Las palabras citadas narran con precisión el aspecto visual de la obra, se concentra en lo formal, aunque también esboza con agudeza lo que sucede por dentro. Otro texto enfatiza más en este aspecto interior, me refiero a Crisálida, escrito por Andrés Isaac Santana. Es éste un fragmento de su análisis, volcado al espíritu interno de la obra de Lisyanet:
«Es una hacedora de metáforas y de rizomas. Su obra, a sus anchas, goza de una doble condición: la centralización de la belleza confesada en tanto que pulsión manifiesta, de una parte; de otra, el encumbramiento de la extrañeza convertida en el espacio en el que se produce la fruición de lo inquietante.

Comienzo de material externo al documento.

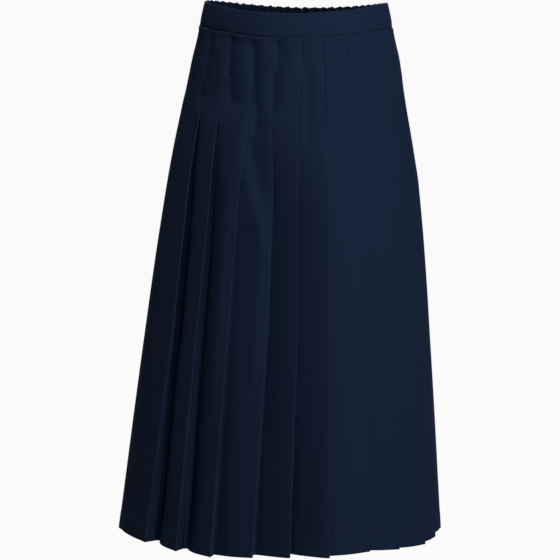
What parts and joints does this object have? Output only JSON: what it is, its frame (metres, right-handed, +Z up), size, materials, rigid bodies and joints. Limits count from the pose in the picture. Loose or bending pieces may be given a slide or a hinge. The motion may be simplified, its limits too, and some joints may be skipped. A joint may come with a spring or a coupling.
{
  "type": "pleated maxi skirt",
  "caption": "Long skirt in knife pleats, stitched shut over the hips and free below, on a flat front and gathered elastic back waistband.",
  "frame": {"origin": "middle of the waist opening, level with the top edge of the waistband at the wearer's sides", "axes": "+Z up, the wearer faces -Y, +X is the wearer's left; the skirt hangs down from the origin"},
  "size_m": [0.5097, 0.4622, 0.8401],
  "materials": {
    "skirt_cloth": "matt navy suiting, a fine smooth twill",
    "waistband_cloth": "matt navy suiting, a fine smooth twill"
  },
  "bodies": {
    "root": {"skirt_front": "skirt_cloth", "skirt_back": "skirt_cloth", "waistband_front": "waistband_cloth", "waistband_back": "waistband_cloth"}
  },
  "joints": []
}
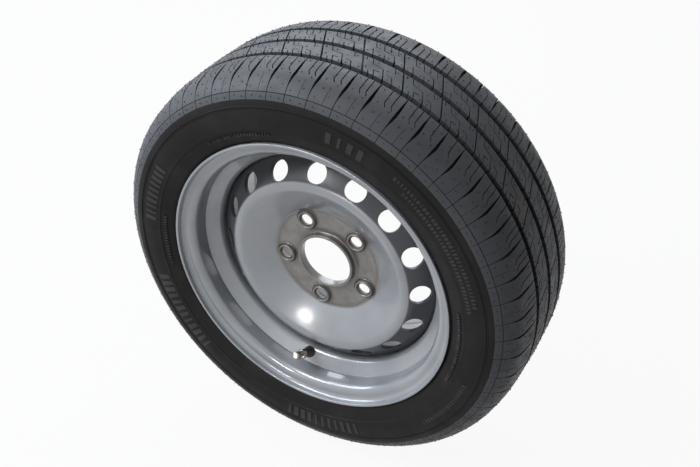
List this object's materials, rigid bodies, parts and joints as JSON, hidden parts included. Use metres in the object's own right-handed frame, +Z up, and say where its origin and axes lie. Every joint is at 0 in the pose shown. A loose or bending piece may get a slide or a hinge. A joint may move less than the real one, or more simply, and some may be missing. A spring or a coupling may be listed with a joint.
{
  "type": "trailer wheel",
  "caption": "Trailer wheel: a low-profile radial tyre on a pressed steel wheel with a vented disc, a raised centre bore and a tyre valve with a screw cap.",
  "frame": {"origin": "centre of the wheel: on its axis, half way between the two bead seats", "axes": "+Y along the axis towards the hub (inboard), -Y outboard, +Z up with the wheel upright, valve near the bottom"},
  "size_m": [0.5238, 0.1892, 0.5238],
  "materials": {
    "tyre_rubber": "matt moulded rubber",
    "silver_paint": "glossy silver-grey wheel paint",
    "valve_rubber": "smooth black rubber",
    "nickel_plate": "nickel plate, slightly tarnished",
    "brass": "turned brass",
    "spring_steel": "bright drawn wire",
    "white_seal": "smooth white sealing plastic",
    "black_seal": "smooth black rubber"
  },
  "bodies": {
    "wheel": {"tyre": "tyre_rubber", "rim": "silver_paint", "disc": "silver_paint", "disc_welds": "silver_paint", "valve_rubber": "valve_rubber", "valve_stem": "nickel_plate", "valve_collar": "nickel_plate", "core_plug": "brass", "core_barrel": "brass", "core_gasket": "white_seal", "core_spring": "spring_steel"},
    "valve_pin": {"core_pin": "brass", "core_cup": "brass", "core_seal": "black_seal"},
    "cap_thread": {"valve_cap_seal": "black_seal"},
    "cap": {"valve_cap": "nickel_plate"}
  },
  "joints": [
    {"name": "pin_press", "type": "slide", "parent": "wheel", "child": "valve_pin", "axis": [-0.0795, 0.8209, -0.5655], "range_m": [0, 0.0009], "stiffness_N_per_m": 1500, "springref_m": -0.0008, "deforming": ["core_spring"]},
    {"name": "cap_lift", "type": "slide", "parent": "wheel", "child": "cap_thread", "axis": [0.0795, -0.8209, 0.5655], "range_m": [0, 0.00635]},
    {"name": "cap_turn", "type": "hinge", "parent": "cap_thread", "child": "cap", "pos_m": [-0.01725, -0.08625, -0.12273], "axis": [0.0795, -0.8209, 0.5655], "range_deg": [0, 2880]}
  ],
  "couplings": [
    {"joint": "cap_turn", "follows": "cap_lift", "rad_per_m": 7913.4}
  ]
}
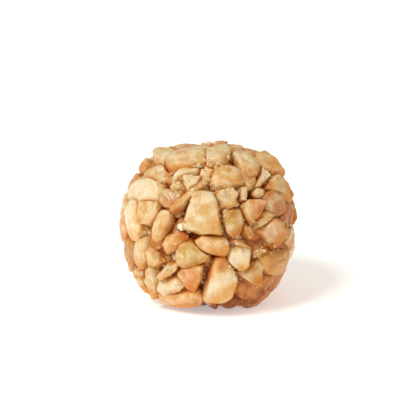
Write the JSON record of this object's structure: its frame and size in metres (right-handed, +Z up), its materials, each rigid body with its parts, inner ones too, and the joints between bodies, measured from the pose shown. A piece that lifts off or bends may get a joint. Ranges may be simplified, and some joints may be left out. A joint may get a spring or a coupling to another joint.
{
  "type": "peanut butter bite rolled in chopped peanuts",
  "caption": "Bite-sized ball of peanut butter candy, rolled in chopped roasted peanuts, flat where it rests.",
  "frame": {"origin": "middle of the flat base the ball rests on", "axes": "+Z up, +X to the right and +Y away in the shown view; the shown side faces -Y"},
  "size_m": [0.0375, 0.0378, 0.0335],
  "materials": {
    "nuts": "roasted peanut pieces, pale cream to golden, with a sticky tan-brown coat between them"
  },
  "bodies": {
    "root": {"peanut_bite": "nuts"}
  },
  "joints": []
}
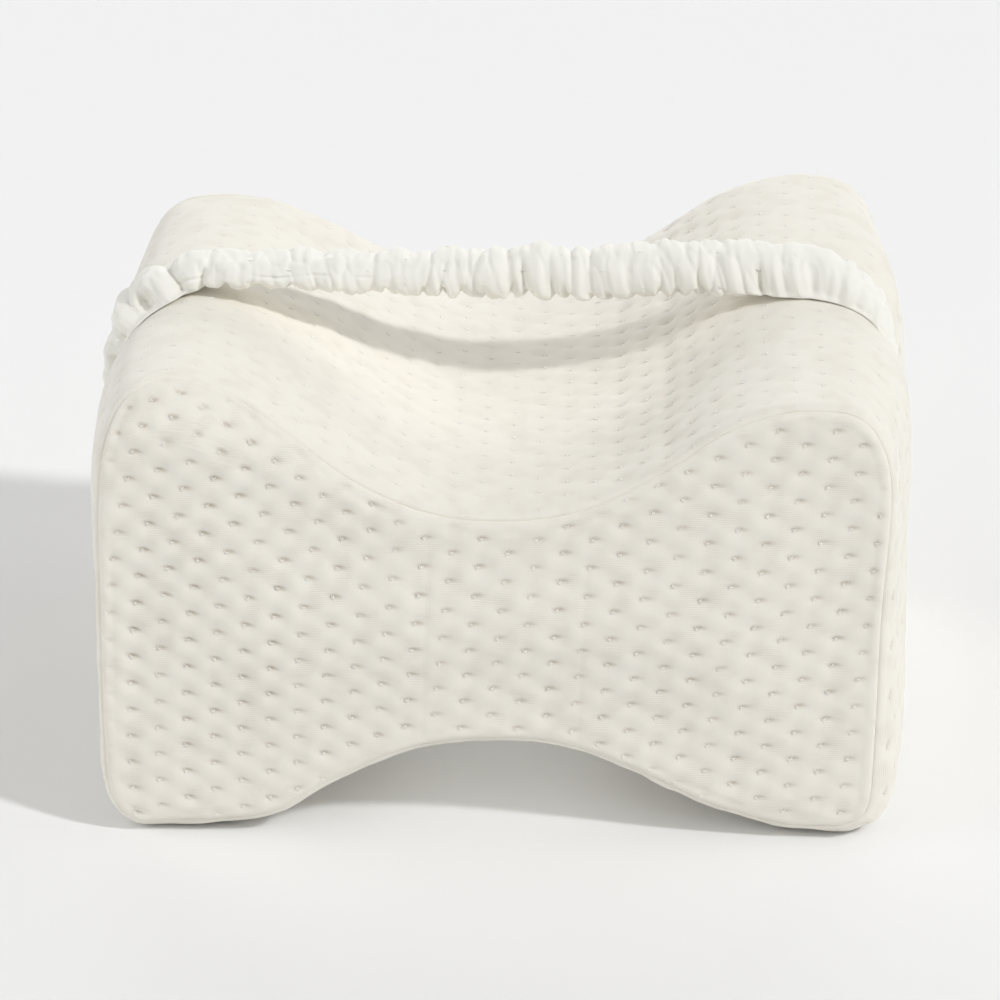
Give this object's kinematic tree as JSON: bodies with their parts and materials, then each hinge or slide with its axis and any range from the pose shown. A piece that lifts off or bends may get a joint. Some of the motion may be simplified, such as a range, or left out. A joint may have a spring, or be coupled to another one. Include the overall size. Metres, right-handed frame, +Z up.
{
  "type": "knee pillow",
  "caption": "Contoured knee pillow with an hourglass face, a leg channel above, an arch below, a quilted knit cover and a gathered leg strap across the top.",
  "frame": {"origin": "on the floor under the middle of the pillow", "axes": "+X along the pillow's length, towards the right in the picture; -Y out of the front face that the picture shows; +Z up through the leg channel"},
  "size_m": [0.2611, 0.203, 0.1672],
  "materials": {
    "quilted_knit": "off-white quilted jacquard knit with small pinched stars",
    "gathered_knit": "off-white knit gathered over elastic"
  },
  "bodies": {
    "root": {"pillow_pad": "quilted_knit", "leg_strap": "gathered_knit"}
  },
  "joints": []
}
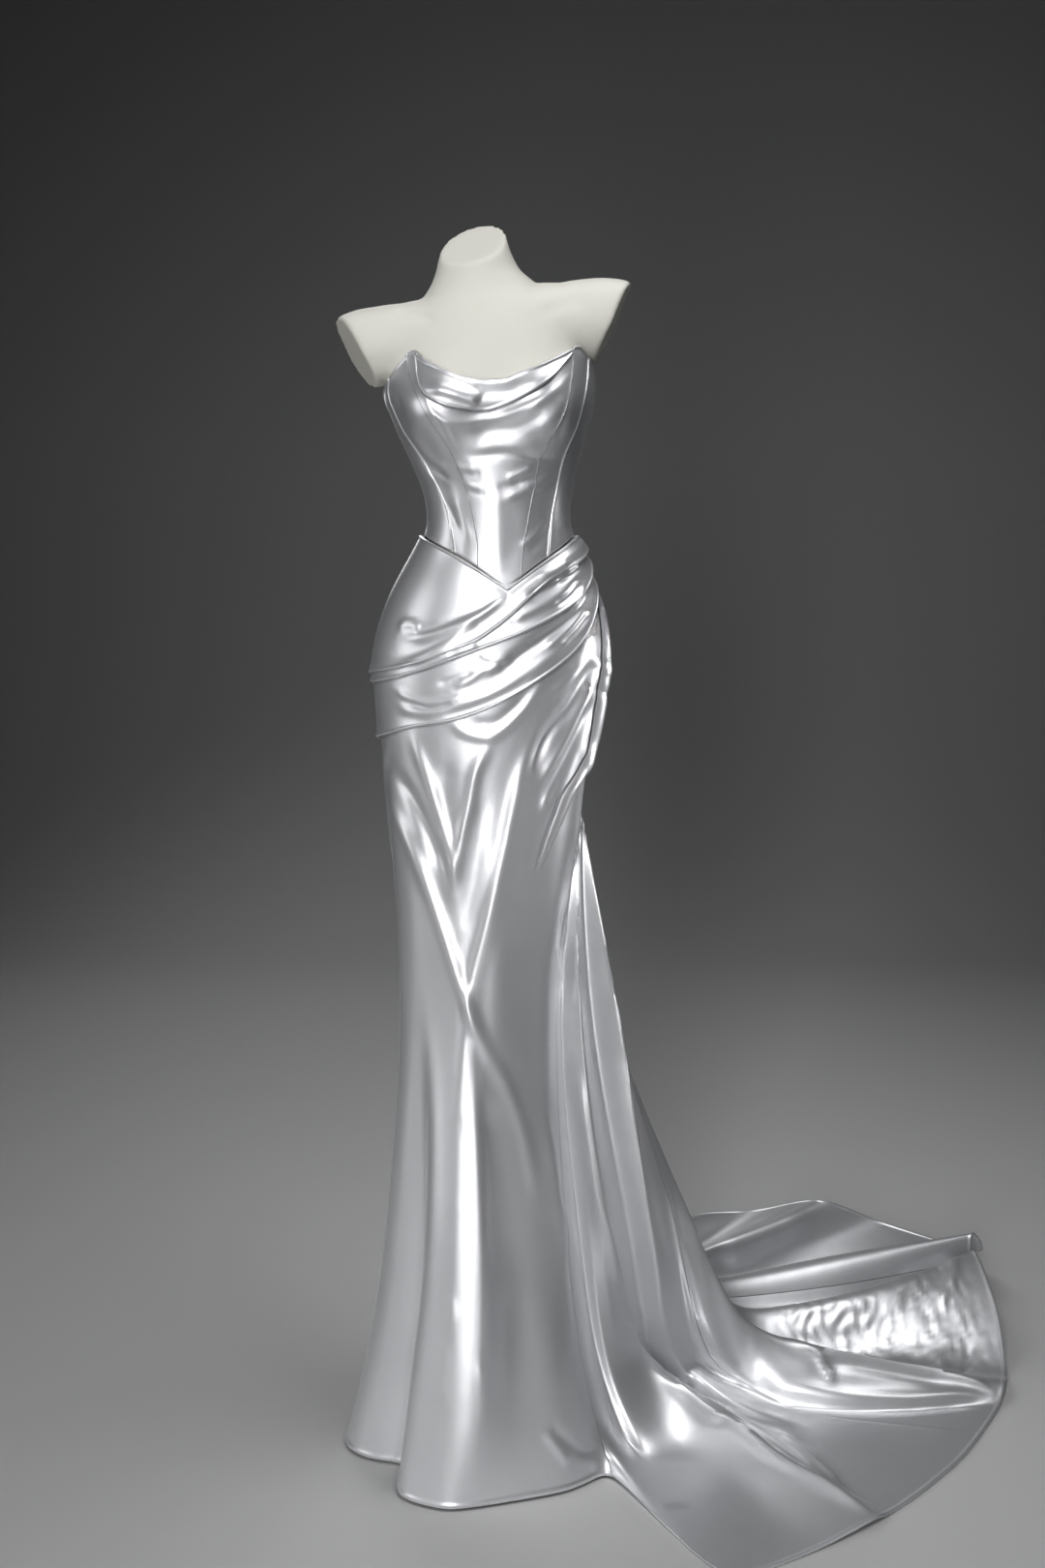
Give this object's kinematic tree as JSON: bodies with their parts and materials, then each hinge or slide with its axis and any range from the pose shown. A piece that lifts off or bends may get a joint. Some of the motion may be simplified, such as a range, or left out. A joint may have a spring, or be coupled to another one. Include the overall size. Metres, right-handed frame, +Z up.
{
  "type": "mermaid prom dress on a limbless dress form",
  "caption": "Strapless silver satin mermaid gown with a basque waist, pleated hips and a long swept train, worn by a limbless dress form on a round-base pole stand.",
  "frame": {"origin": "centre of the stand base's underside, on the floor", "axes": "+Z up; the gown faces -Y; +X is the viewer's right seen from the front, the side that the train sweeps to"},
  "size_m": [1.0441, 0.9974, 1.6373],
  "materials": {
    "satin": "glossy silver-white satin",
    "form_shell": "smooth matt ivory",
    "steel": "brushed"
  },
  "bodies": {
    "root": {"bodice_centre_front": "satin", "bodice_side_front_left": "satin", "bodice_side_front_right": "satin", "bodice_side_left": "satin", "bodice_side_right": "satin", "bodice_back_left": "satin", "bodice_back_right": "satin", "neckline_drape": "satin", "back_placket": "satin", "hip_pleat_upper": "satin", "hip_pleat_middle": "satin", "hip_pleat_lower": "satin", "skirt_front": "satin", "front_cascade": "satin", "train_front_gore": "satin", "train_side_gore": "satin", "train_back_gore": "satin", "skirt_back": "satin", "form_torso": "form_shell", "stand_collar": "steel", "stand_pole": "steel", "stand_base": "steel"}
  },
  "joints": []
}
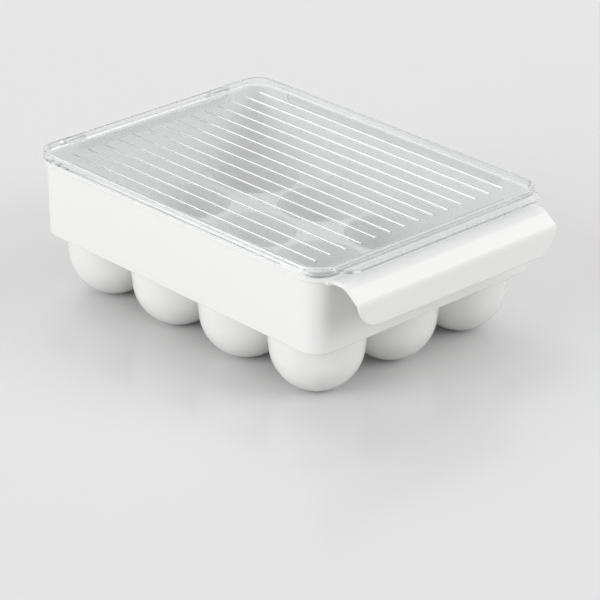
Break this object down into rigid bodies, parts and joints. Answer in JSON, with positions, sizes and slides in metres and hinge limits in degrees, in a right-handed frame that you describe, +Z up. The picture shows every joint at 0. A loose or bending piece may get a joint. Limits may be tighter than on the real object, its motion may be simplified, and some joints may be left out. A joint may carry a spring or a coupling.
{
  "type": "egg keeper",
  "caption": "Refrigerator egg keeper: white moulded tray with round egg cups and a front grip, and a clear ribbed lid that flips up on a rear hinge.",
  "frame": {"origin": "on the resting plane, under the middle of the whole keeper's outline with the lid closed", "axes": "+Z up, -Y towards the front with the grip and the lid's tab, +X to the right seen from the front"},
  "size_m": [0.1642, 0.2428, 0.0813],
  "materials": {
    "white_tray": "satin gloss injection moulding",
    "clear_lid": "clear, polished",
    "white_pin": "drawn rod"
  },
  "bodies": {
    "tray": {"tray_body": "white_tray", "hinge_pin_left": "white_pin", "hinge_pin_right": "white_pin"},
    "lid": {"flip_lid": "clear_lid"}
  },
  "joints": [
    {"name": "lid_hinge", "type": "hinge", "parent": "tray", "child": "lid", "pos_m": [0, 0.11665, 0.0704], "axis": [-1, 0, 0], "range_deg": [0, 110]}
  ]
}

Sus piezas se revelan como auténticas metáforas, tejidos alegóricos que no remiten precisamente a la ficción, como pudiera pensarse, sino que, por el contrario, se acercan a su propia vida a modo de biografía visual de lo que fue su infancia. Estas obras no deberían ser leídas solo, o no únicamente, como formalizaciones estéticas relatoras de un gran virtuosismo técnico. Deberían ser leídas, por el contrario, como revelaciones simbólicas de su historia personal y familiar, como el tratado enfático en el que se registran las pistas e indicios de una particular existencia, la radiografía de un presente que procura el cruce con el pasado. En la misma medida en que yo idolatro las palabras y las invito a formar parte sustancial de mi mundo; Lisyanet, a su manera, convierte la ficción del arte en esencia de vida, se forja una mitología privada que habita a su voluntad y a su antojo. Los personajes que, junto a ella, pueblan ese mundo, parecen liberados de una tierra extraña, una isla tal vez. El silencio de sus espacios y su ceguera, les revelan desprovistos de sus atributos y de sus prerrogativas. Esos personajes, en apariencia, se manifiestan contra los mundos esteriotipados, anuncian su felicidad al tiempo que cantan sus amarguras confusas, sus vidas oscilan entre lo fútil y lo fúnebre, entre la densidad verbal y la epifanía».
Si bien las palabras de Daniel G. Alfonso apuntan más a su mano -protagonista de la ejecución- y las palabras de Andrés Isaac Santana encarnan principalmente el proceso mental -los conceptos que sostienen su propuesta, el campo de las ideas- , es posible que la función del texto de Magela Garcés titulado Carta a una señorita en Ginebra sea la de enfocarse en el corazón, en lo emotivo, es por eso que manifiesta:
«Mis dolores, mis miedos, mis tormentos, mis ansiedades… Lis los refleja, y mejor todavía, los reivindica. Sus pinturas me identifican como nada lo había hecho. Percibo una sinceridad aplastante en esas imágenes, acaso porque las veo como una extensión de mi ser, y las he vivido como mi mejor manera de expresión, de evasión, de conexión conmigo misma.” Y más adelante agrega: “Lis logra hacer hermoso lo grotesco, lo desviado, lo anormal, pero no edulcorándolo con maquillaje, sino presentando la deformidad en toda su magnificencia».
Quizás es esa composición equilibrada entre cerebro-concepto, corazón-emoción y mano-realización lo que más nos asombra de la obra de Lisyanet Rodriguez. Recordemos aquella regla de las matemáticas que nos decía: tres puntos en el espacio arman un plano. Por eso una mesa de tres patas nunca cojea.